La Chine a besoin en Europe de points de chute fiables et solides pour échanger les produits, mais également encourager le partage des connaissances et supporter les défis de l'économie digitale. Et ce n'est pas une nouveauté : la mythique Route de la soie - utilisée depuis l'Antiquité jusqu'au XVe siècle - fut déjà un lien économique et culturel fondamental entre la Chine et l'Europe.

Le commerce électronique a remplacé les chameaux mais, c'est une certitude, la Chine reprend sa place de leader commercial mondial qu'elle détenait jusqu'au milieu du XVIIIe siècle. Alibaba, le No1 chinois de l'e-commerce, a choisi l'aéroport de Liège pour y installer son hub européen, au même titre que les hubs internationaux de Moscou, Dubaï, Kuala Lumpur ou Hong Kong. Bien sûr, la position géographique favorable a joué son rôle, mais pas seulement...

Les divers avantages qu'offre la Wallonie en matière de flexibilité logistique ont été déterminants. Après plusieurs vols hebdomadaires opérés par Sinotrans et le lancement de la première ligne fret de blocktrains entre Zhengzhou et Liège Airport (sur la plateforme multimodale) le 2 mars 2019, la "Cainiao Line", première ligne de fret ferroviaire de commerce électronique transfrontalier, quittait le terminal de Zhengzhou en Chine en direction de Liège.

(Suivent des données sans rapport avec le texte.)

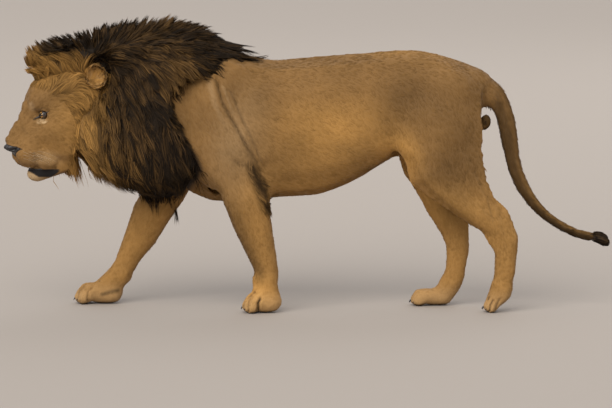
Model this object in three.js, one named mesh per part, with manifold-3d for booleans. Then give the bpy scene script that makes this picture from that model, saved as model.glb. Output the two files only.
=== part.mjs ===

Les PME wallonnes et européennes pourront désormais utiliser la voie ferroviaire pour vendre leurs produits en Chine. Dans le cadre des routes de la soie "digitales", ces développements cadrent parfaitement avec le programme eWTP (Electronic World Trade Platform) - permettant de mettre en liaison un maximum de PME et d'indépendants du monde entier, court-circuitant les nuisances environnementales de l'action des multinationales intermédiaires de distribution, en privilégiant le B2C de porte à porte. C'est une excellente nouvelle pour la Wallonie, terre de PME par excellence.

Avoir placé les Routes de la soie en Wallonie est une source d'opportunités pour le processus de reconversion économique de la région, mais également une grande responsabilité d'être à la hauteur de défis désormais planétaires!